---- Data excerpt
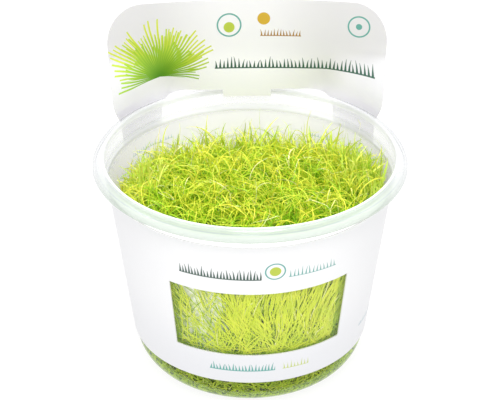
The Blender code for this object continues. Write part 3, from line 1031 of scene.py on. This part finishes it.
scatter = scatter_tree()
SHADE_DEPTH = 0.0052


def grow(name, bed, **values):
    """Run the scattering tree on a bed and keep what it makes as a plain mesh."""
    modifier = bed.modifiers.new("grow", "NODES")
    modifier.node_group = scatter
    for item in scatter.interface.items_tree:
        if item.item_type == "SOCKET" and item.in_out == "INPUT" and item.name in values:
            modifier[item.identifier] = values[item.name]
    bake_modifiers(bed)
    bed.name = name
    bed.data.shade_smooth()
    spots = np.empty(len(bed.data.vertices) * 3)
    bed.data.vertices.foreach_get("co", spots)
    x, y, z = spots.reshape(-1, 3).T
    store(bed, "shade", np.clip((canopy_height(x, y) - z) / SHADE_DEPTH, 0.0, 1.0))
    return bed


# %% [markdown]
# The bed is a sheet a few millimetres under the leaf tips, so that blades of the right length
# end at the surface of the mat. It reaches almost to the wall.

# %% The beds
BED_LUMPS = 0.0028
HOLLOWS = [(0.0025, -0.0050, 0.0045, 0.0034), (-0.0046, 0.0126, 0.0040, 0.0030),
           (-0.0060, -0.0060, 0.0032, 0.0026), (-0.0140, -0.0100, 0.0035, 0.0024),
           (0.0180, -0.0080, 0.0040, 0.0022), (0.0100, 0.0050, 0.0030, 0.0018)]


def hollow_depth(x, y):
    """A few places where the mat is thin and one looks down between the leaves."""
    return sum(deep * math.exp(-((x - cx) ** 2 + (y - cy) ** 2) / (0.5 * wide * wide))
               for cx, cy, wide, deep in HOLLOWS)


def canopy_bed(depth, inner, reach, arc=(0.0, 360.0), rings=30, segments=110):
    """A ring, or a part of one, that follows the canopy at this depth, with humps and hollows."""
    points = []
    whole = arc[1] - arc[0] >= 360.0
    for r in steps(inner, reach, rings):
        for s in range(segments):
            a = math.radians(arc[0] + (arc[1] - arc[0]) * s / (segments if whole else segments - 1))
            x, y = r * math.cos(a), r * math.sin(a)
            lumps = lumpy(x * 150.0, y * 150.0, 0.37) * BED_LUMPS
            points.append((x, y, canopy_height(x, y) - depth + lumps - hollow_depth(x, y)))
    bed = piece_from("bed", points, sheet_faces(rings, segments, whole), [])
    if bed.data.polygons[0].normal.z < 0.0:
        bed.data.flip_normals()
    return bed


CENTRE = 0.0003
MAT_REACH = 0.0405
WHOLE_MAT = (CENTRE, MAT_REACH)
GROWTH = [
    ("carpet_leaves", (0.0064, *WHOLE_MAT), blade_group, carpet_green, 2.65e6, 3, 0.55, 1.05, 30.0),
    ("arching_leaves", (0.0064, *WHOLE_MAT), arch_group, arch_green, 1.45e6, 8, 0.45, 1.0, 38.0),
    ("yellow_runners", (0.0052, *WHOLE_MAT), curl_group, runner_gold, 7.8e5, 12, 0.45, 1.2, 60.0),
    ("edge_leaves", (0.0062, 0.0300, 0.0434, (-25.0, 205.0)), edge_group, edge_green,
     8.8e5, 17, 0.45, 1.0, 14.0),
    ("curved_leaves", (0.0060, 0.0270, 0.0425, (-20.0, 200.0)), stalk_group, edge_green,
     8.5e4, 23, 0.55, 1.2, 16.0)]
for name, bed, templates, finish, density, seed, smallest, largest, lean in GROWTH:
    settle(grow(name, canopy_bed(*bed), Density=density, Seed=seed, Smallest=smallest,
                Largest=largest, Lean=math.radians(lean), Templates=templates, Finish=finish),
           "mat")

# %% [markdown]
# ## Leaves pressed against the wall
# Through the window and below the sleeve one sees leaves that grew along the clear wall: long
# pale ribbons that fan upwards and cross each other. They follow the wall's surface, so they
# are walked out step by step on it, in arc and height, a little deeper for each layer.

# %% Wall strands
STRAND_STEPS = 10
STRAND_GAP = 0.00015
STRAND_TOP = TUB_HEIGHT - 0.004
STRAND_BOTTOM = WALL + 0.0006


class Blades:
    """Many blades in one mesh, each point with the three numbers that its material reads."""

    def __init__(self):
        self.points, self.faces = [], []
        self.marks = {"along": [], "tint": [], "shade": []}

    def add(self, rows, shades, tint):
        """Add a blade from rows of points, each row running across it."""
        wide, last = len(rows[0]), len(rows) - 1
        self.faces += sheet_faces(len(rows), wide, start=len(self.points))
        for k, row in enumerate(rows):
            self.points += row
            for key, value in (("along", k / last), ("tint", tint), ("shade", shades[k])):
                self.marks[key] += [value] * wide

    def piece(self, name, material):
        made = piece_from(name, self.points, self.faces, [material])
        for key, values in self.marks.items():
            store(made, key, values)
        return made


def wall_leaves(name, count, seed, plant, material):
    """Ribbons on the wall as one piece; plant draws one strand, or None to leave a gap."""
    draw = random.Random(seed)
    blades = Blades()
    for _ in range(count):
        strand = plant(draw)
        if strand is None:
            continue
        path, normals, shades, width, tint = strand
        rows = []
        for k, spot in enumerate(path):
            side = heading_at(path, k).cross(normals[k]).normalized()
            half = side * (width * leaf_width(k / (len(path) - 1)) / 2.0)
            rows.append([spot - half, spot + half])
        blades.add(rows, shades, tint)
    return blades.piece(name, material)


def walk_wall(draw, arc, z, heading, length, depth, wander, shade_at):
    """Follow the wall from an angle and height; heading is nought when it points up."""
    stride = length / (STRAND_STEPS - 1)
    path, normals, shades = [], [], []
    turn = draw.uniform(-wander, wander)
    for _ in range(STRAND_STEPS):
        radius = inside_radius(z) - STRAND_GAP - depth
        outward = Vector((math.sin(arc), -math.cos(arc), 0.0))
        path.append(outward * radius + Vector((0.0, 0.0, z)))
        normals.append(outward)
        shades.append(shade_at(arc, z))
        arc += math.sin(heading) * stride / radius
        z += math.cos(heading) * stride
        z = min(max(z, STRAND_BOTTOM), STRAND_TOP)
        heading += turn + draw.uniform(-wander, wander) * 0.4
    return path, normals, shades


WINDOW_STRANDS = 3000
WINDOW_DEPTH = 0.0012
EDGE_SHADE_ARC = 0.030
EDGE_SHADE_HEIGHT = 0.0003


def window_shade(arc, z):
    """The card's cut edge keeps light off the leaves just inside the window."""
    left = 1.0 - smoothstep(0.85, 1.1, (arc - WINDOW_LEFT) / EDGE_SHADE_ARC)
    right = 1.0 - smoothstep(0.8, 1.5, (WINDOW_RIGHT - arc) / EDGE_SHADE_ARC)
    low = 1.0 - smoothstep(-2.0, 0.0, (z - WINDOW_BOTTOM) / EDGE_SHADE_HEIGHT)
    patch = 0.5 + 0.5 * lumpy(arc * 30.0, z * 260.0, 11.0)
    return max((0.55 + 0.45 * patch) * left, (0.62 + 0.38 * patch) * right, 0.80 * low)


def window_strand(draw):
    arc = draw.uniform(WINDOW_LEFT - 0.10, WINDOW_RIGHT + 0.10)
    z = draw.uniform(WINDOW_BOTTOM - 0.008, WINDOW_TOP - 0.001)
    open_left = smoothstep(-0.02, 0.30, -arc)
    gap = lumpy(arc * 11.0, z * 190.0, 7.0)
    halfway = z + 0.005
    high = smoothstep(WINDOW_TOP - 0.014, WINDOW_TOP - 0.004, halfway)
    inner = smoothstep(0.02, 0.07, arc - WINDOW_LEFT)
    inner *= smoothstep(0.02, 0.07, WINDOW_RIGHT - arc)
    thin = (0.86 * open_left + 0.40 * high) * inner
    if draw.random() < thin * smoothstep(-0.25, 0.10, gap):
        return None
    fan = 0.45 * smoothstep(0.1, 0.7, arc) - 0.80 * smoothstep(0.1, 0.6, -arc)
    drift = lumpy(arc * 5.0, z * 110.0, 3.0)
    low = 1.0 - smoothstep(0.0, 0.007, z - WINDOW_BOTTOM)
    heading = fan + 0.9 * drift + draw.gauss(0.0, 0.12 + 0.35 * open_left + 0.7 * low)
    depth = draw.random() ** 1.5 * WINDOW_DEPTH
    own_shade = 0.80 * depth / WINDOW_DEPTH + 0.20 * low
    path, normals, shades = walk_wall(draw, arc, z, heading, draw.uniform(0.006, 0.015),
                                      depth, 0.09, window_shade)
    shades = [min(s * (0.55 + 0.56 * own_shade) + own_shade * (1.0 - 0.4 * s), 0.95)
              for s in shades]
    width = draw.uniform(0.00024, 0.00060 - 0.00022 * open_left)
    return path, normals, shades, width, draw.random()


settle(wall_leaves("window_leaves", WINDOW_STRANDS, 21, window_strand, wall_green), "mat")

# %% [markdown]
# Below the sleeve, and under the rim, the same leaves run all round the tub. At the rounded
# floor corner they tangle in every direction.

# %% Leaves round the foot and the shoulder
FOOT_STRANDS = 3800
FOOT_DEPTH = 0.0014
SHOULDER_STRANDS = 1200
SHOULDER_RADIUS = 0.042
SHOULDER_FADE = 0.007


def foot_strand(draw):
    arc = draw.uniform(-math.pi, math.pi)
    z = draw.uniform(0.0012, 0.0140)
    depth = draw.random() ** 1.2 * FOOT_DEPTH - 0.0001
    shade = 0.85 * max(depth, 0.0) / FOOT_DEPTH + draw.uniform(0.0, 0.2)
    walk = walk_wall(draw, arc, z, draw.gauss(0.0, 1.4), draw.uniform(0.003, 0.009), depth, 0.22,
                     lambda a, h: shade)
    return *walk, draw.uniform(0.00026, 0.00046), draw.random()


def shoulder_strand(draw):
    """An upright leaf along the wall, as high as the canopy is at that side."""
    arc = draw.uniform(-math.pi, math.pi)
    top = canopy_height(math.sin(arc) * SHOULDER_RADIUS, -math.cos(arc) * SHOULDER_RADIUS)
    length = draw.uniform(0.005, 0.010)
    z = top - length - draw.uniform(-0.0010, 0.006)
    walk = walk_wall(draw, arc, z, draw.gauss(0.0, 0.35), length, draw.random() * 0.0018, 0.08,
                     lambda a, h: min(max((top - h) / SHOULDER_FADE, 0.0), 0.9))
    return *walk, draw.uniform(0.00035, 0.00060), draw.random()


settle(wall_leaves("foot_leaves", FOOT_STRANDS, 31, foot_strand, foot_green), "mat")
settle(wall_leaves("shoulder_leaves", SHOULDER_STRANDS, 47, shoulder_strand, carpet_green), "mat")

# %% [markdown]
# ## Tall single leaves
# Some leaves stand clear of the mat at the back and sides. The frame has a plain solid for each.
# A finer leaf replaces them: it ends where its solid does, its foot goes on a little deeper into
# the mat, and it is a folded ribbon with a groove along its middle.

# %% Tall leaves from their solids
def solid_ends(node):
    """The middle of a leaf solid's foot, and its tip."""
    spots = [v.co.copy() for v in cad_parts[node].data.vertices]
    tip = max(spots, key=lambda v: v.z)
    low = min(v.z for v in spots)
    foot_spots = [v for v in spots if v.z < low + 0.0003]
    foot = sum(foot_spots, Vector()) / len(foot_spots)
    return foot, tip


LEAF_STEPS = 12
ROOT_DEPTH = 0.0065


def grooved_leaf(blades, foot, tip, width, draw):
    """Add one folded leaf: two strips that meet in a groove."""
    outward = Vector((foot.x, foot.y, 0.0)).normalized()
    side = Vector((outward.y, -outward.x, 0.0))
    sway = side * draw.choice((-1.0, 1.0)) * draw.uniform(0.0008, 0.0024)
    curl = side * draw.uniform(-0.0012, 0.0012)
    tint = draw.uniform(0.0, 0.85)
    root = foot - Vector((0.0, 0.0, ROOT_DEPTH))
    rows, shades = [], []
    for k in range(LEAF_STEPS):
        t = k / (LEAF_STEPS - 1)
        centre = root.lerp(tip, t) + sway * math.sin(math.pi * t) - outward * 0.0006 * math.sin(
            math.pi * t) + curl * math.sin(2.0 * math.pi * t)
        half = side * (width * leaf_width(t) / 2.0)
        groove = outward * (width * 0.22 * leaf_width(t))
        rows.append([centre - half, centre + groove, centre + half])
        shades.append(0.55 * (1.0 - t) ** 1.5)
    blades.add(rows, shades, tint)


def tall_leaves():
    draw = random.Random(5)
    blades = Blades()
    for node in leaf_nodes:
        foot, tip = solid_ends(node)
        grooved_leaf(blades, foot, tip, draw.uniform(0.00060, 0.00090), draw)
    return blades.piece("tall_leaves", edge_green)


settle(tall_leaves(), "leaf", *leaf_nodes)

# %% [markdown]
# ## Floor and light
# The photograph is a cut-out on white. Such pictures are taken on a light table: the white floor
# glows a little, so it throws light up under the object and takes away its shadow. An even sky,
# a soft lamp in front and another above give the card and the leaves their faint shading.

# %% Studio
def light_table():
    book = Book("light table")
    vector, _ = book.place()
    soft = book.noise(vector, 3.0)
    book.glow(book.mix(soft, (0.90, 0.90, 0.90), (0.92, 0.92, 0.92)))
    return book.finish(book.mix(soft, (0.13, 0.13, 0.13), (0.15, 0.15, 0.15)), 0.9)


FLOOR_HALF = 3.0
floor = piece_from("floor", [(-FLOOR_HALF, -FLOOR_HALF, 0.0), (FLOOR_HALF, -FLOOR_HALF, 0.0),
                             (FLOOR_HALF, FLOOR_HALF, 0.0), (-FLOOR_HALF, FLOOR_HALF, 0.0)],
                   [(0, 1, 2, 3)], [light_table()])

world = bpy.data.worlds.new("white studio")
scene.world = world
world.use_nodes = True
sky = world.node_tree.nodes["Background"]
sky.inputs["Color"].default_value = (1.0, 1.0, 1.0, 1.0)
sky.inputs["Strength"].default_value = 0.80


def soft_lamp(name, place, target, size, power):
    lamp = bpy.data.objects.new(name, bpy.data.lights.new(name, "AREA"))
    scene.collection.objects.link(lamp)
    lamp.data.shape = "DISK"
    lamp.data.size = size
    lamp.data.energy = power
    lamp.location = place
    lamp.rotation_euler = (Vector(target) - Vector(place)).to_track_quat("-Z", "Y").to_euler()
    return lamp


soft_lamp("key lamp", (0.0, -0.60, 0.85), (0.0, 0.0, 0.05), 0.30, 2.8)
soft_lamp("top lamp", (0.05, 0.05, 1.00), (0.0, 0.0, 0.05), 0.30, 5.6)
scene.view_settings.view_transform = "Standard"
--------
Please write out the material word for word from its first line through the line holding "for cx, cy, wide, deep", including both, and no line past it.

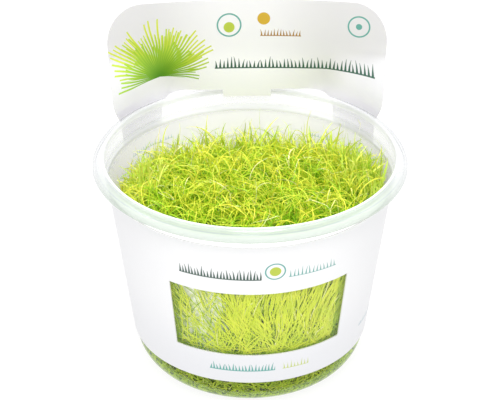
The Blender code for this object continues. Write part 3, from line 1031 of scene.py on. This part finishes it.
scatter = scatter_tree()
SHADE_DEPTH = 0.0052


def grow(name, bed, **values):
    """Run the scattering tree on a bed and keep what it makes as a plain mesh."""
    modifier = bed.modifiers.new("grow", "NODES")
    modifier.node_group = scatter
    for item in scatter.interface.items_tree:
        if item.item_type == "SOCKET" and item.in_out == "INPUT" and item.name in values:
            modifier[item.identifier] = values[item.name]
    bake_modifiers(bed)
    bed.name = name
    bed.data.shade_smooth()
    spots = np.empty(len(bed.data.vertices) * 3)
    bed.data.vertices.foreach_get("co", spots)
    x, y, z = spots.reshape(-1, 3).T
    store(bed, "shade", np.clip((canopy_height(x, y) - z) / SHADE_DEPTH, 0.0, 1.0))
    return bed


# %% [markdown]
# The bed is a sheet a few millimetres under the leaf tips, so that blades of the right length
# end at the surface of the mat. It reaches almost to the wall.

# %% The beds
BED_LUMPS = 0.0028
HOLLOWS = [(0.0025, -0.0050, 0.0045, 0.0034), (-0.0046, 0.0126, 0.0040, 0.0030),
           (-0.0060, -0.0060, 0.0032, 0.0026), (-0.0140, -0.0100, 0.0035, 0.0024),
           (0.0180, -0.0080, 0.0040, 0.0022), (0.0100, 0.0050, 0.0030, 0.0018)]


def hollow_depth(x, y):
    """A few places where the mat is thin and one looks down between the leaves."""
    return sum(deep * math.exp(-((x - cx) ** 2 + (y - cy) ** 2) / (0.5 * wide * wide))
               for cx, cy, wide, deep in HOLLOWS)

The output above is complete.